— Goal —
Begin with the line that contains "# Writing the pieces" and end with the line that contains "obj.matrix_world = world", transcribing exactly each line in that stretch and no other.

— Extracted material —
start
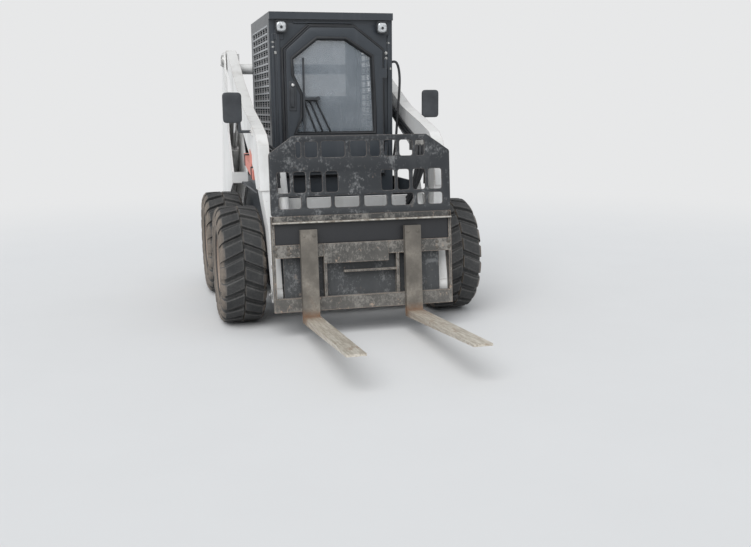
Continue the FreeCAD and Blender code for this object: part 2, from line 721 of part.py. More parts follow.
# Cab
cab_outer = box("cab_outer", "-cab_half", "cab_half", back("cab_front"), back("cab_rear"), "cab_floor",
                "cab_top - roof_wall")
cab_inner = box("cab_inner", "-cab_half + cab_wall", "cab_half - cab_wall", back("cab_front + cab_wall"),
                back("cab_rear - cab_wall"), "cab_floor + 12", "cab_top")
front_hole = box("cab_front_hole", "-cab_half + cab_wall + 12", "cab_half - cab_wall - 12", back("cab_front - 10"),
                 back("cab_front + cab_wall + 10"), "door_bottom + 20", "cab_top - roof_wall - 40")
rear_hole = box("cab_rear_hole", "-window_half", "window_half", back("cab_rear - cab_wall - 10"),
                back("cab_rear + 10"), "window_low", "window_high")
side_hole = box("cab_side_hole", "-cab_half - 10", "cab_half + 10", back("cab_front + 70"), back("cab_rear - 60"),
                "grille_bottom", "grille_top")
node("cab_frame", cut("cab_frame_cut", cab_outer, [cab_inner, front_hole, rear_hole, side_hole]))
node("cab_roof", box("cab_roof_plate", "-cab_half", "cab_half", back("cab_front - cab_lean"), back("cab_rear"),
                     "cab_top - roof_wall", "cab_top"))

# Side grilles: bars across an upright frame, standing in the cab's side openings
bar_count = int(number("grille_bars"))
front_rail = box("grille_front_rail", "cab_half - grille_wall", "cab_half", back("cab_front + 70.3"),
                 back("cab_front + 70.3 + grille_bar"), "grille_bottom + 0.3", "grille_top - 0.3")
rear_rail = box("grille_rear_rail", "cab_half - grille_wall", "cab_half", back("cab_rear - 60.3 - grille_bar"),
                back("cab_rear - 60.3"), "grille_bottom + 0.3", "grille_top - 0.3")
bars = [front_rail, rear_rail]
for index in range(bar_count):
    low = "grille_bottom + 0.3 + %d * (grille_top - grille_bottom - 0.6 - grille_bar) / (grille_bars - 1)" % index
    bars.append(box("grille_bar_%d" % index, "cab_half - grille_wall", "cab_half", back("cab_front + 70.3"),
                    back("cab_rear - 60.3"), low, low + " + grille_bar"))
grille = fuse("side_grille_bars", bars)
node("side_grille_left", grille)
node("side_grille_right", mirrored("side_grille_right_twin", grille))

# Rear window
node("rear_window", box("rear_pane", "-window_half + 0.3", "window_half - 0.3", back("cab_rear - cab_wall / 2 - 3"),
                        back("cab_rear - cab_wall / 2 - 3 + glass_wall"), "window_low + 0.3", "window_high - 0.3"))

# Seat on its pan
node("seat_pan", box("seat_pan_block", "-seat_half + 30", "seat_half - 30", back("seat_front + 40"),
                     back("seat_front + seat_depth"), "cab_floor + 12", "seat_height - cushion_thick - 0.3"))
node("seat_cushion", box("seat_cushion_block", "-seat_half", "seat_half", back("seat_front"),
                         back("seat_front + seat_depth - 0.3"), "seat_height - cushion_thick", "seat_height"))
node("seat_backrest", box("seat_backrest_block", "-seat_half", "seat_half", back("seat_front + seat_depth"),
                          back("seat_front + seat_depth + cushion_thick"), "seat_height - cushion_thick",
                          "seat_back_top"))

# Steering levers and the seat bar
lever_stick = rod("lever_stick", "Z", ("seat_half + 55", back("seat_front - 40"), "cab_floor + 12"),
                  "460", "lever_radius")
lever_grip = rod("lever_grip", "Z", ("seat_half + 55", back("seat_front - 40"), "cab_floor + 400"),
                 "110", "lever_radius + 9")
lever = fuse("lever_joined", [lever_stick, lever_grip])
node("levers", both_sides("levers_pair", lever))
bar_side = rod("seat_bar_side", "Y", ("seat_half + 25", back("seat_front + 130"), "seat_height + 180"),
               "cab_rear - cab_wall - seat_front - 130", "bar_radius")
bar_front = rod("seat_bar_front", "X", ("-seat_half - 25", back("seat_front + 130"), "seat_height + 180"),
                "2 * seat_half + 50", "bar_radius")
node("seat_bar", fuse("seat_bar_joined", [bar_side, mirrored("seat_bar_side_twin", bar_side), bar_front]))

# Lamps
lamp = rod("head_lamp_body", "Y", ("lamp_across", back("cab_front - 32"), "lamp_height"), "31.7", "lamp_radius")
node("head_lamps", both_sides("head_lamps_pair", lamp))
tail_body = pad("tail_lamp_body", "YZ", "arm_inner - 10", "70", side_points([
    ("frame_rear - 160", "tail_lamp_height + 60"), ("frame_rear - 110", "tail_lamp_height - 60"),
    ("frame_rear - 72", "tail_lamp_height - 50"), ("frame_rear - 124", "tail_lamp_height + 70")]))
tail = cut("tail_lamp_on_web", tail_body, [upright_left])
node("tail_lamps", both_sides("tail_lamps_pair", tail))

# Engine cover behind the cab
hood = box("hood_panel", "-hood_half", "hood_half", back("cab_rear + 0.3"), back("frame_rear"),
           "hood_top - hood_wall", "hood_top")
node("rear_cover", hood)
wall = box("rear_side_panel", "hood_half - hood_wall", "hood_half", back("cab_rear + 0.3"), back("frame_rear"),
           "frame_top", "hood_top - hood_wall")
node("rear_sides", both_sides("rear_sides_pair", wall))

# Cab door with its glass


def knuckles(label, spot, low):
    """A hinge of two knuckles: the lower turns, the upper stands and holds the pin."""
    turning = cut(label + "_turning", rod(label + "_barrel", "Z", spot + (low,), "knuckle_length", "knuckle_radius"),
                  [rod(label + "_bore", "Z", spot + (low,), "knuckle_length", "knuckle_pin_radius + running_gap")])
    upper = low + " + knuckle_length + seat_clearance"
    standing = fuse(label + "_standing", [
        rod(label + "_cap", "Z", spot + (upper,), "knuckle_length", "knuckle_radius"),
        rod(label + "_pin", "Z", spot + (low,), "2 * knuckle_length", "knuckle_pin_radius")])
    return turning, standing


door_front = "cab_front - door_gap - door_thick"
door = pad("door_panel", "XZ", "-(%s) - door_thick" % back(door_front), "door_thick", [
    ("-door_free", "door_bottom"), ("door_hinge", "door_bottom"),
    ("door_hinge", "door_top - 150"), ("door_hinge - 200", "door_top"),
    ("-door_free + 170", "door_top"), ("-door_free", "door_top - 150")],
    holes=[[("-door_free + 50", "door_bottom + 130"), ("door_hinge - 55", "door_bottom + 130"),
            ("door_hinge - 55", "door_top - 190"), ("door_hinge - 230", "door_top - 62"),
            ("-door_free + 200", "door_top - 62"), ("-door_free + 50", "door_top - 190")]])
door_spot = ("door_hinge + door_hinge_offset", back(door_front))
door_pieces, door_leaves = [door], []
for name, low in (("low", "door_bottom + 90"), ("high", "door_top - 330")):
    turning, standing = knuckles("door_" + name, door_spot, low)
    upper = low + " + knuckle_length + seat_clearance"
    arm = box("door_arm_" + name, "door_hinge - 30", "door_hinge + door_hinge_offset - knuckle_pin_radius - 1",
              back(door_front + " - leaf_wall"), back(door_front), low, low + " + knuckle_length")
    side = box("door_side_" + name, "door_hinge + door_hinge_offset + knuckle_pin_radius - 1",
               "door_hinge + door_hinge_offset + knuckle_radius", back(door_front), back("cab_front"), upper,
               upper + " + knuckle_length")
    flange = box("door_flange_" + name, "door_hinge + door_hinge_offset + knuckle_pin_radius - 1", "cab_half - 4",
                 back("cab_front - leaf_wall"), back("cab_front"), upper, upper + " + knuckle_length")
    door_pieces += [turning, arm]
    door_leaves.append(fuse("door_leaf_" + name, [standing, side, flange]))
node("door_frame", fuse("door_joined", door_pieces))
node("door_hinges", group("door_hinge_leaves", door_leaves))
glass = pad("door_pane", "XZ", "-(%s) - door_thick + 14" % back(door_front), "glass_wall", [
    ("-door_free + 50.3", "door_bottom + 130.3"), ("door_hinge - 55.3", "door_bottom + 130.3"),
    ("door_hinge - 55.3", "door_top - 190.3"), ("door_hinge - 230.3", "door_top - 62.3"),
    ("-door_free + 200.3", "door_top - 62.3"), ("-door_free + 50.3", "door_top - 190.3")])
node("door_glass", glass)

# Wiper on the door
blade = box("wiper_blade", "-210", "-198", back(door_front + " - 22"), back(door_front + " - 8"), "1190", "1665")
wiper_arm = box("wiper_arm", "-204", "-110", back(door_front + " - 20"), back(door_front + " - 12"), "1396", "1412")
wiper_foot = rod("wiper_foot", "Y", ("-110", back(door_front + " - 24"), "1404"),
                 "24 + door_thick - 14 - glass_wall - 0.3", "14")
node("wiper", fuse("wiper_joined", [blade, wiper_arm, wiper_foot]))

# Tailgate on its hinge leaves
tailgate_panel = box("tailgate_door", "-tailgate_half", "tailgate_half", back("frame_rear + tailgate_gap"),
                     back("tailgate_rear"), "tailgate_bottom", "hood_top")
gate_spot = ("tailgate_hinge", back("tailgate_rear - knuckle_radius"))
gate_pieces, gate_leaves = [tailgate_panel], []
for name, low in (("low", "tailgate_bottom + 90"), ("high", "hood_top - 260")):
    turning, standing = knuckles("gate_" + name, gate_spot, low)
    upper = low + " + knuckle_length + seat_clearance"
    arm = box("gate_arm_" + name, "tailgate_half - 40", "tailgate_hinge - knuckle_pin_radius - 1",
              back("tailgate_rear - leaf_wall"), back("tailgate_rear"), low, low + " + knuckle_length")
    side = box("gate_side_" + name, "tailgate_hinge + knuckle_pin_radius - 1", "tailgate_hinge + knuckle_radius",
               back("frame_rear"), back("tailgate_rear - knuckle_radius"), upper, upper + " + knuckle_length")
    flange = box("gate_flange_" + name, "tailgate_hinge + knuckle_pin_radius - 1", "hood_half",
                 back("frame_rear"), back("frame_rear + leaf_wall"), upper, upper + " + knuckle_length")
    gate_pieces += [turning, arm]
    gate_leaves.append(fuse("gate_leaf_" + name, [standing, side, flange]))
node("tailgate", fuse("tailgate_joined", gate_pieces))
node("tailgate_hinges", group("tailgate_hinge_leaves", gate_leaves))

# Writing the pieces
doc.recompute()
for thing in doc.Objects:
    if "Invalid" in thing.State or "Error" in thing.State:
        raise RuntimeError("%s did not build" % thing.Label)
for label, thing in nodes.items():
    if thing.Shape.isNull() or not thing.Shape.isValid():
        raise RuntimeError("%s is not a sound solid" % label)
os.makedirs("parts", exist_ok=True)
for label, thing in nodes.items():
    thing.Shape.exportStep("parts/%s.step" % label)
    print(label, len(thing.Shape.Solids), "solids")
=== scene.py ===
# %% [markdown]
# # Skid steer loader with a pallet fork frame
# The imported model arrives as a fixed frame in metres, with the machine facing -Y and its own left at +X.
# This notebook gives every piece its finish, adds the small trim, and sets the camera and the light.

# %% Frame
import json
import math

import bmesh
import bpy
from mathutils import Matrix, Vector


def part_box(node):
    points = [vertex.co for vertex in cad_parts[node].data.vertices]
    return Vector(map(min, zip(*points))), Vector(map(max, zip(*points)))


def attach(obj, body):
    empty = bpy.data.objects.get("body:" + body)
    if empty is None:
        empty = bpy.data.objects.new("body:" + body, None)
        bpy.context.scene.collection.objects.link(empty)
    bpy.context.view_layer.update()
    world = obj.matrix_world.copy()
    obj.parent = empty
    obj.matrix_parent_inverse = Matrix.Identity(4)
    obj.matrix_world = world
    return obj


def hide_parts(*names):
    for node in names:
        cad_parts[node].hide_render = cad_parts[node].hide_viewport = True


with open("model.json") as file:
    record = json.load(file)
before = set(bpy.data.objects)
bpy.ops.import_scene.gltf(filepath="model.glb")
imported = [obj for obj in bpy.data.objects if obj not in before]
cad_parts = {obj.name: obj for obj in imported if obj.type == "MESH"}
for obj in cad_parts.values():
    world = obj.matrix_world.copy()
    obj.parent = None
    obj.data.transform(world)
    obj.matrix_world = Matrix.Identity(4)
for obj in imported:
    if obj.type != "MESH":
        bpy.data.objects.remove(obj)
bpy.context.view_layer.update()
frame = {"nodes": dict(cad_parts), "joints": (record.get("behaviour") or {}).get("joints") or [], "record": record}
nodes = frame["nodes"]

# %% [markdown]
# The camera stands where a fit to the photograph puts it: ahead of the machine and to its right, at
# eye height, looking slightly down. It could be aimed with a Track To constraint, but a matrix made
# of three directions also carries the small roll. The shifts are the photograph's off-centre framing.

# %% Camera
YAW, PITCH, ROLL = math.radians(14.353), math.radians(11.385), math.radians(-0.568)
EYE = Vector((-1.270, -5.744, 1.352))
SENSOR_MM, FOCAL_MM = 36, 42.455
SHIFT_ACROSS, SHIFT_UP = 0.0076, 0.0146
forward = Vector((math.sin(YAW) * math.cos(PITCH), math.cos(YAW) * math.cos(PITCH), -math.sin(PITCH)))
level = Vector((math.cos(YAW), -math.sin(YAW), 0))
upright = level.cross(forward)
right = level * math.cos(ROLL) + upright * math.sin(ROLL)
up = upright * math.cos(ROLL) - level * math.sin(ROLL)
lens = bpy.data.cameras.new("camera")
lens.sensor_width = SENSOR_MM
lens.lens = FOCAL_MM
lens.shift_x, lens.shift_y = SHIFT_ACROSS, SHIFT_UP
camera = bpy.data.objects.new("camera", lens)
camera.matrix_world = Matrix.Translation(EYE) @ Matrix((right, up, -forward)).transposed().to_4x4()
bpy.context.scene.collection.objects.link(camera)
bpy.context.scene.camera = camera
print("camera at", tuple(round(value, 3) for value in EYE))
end
start
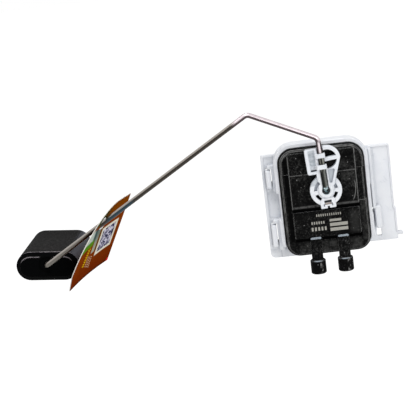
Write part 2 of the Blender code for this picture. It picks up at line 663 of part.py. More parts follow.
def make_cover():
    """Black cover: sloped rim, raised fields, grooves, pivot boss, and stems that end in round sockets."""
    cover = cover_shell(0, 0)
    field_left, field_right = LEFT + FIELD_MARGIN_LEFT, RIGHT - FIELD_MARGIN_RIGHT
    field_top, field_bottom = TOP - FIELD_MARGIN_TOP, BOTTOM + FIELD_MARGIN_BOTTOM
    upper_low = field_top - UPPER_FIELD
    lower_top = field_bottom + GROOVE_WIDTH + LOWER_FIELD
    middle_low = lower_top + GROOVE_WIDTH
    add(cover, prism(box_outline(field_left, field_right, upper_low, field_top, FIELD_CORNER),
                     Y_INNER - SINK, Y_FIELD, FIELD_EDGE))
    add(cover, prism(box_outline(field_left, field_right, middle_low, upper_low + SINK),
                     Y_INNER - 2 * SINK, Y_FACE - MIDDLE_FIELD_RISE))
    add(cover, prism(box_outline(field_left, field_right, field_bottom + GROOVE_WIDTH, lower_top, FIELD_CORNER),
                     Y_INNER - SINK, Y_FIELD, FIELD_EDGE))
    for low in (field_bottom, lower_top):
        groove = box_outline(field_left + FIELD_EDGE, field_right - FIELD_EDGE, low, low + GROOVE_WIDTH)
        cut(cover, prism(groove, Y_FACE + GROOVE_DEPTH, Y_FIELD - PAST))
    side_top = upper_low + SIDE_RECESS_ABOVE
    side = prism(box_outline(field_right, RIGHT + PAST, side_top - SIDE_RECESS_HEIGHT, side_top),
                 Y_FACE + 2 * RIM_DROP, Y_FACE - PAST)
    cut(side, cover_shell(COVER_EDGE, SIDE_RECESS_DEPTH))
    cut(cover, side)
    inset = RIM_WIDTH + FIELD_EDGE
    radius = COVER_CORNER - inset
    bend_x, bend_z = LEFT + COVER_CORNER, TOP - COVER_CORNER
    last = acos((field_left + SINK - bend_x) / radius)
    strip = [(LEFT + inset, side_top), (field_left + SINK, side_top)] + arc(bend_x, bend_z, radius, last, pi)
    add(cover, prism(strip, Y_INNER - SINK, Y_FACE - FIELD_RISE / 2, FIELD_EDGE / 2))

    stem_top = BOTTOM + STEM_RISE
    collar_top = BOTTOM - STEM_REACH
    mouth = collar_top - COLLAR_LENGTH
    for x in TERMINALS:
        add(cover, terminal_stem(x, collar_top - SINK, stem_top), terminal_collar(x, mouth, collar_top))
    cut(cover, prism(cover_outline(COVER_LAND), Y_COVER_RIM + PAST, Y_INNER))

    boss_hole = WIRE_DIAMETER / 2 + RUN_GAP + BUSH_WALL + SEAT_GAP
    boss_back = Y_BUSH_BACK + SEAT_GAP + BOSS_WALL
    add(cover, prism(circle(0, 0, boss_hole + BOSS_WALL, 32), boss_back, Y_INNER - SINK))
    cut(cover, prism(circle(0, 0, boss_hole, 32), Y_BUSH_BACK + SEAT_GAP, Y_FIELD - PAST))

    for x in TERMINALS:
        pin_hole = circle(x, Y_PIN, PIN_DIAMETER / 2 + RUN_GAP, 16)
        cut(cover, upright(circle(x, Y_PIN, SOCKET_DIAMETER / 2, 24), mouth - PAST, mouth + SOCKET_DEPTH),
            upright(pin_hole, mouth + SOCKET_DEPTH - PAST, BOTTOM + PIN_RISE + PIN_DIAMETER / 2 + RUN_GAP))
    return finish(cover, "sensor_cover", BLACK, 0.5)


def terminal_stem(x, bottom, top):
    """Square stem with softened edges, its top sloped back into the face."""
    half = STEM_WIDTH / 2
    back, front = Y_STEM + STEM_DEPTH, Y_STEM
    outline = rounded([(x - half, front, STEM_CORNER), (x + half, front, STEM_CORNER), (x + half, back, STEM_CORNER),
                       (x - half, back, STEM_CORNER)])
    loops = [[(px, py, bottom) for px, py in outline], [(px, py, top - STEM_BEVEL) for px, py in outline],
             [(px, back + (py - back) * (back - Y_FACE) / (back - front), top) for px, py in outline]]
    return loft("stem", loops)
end
— Response for this exercise —
# Writing the pieces
doc.recompute()
for thing in doc.Objects:
    if "Invalid" in thing.State or "Error" in thing.State:
        raise RuntimeError("%s did not build" % thing.Label)
for label, thing in nodes.items():
    if thing.Shape.isNull() or not thing.Shape.isValid():
        raise RuntimeError("%s is not a sound solid" % label)
os.makedirs("parts", exist_ok=True)
for label, thing in nodes.items():
    thing.Shape.exportStep("parts/%s.step" % label)
    print(label, len(thing.Shape.Solids), "solids")
=== scene.py ===
# %% [markdown]
# # Skid steer loader with a pallet fork frame
# The imported model arrives as a fixed frame in metres, with the machine facing -Y and its own left at +X.
# This notebook gives every piece its finish, adds the small trim, and sets the camera and the light.

# %% Frame
import json
import math

import bmesh
import bpy
from mathutils import Matrix, Vector


def part_box(node):
    points = [vertex.co for vertex in cad_parts[node].data.vertices]
    return Vector(map(min, zip(*points))), Vector(map(max, zip(*points)))


def attach(obj, body):
    empty = bpy.data.objects.get("body:" + body)
    if empty is None:
        empty = bpy.data.objects.new("body:" + body, None)
        bpy.context.scene.collection.objects.link(empty)
    bpy.context.view_layer.update()
    world = obj.matrix_world.copy()
    obj.parent = empty
    obj.matrix_parent_inverse = Matrix.Identity(4)
    obj.matrix_world = world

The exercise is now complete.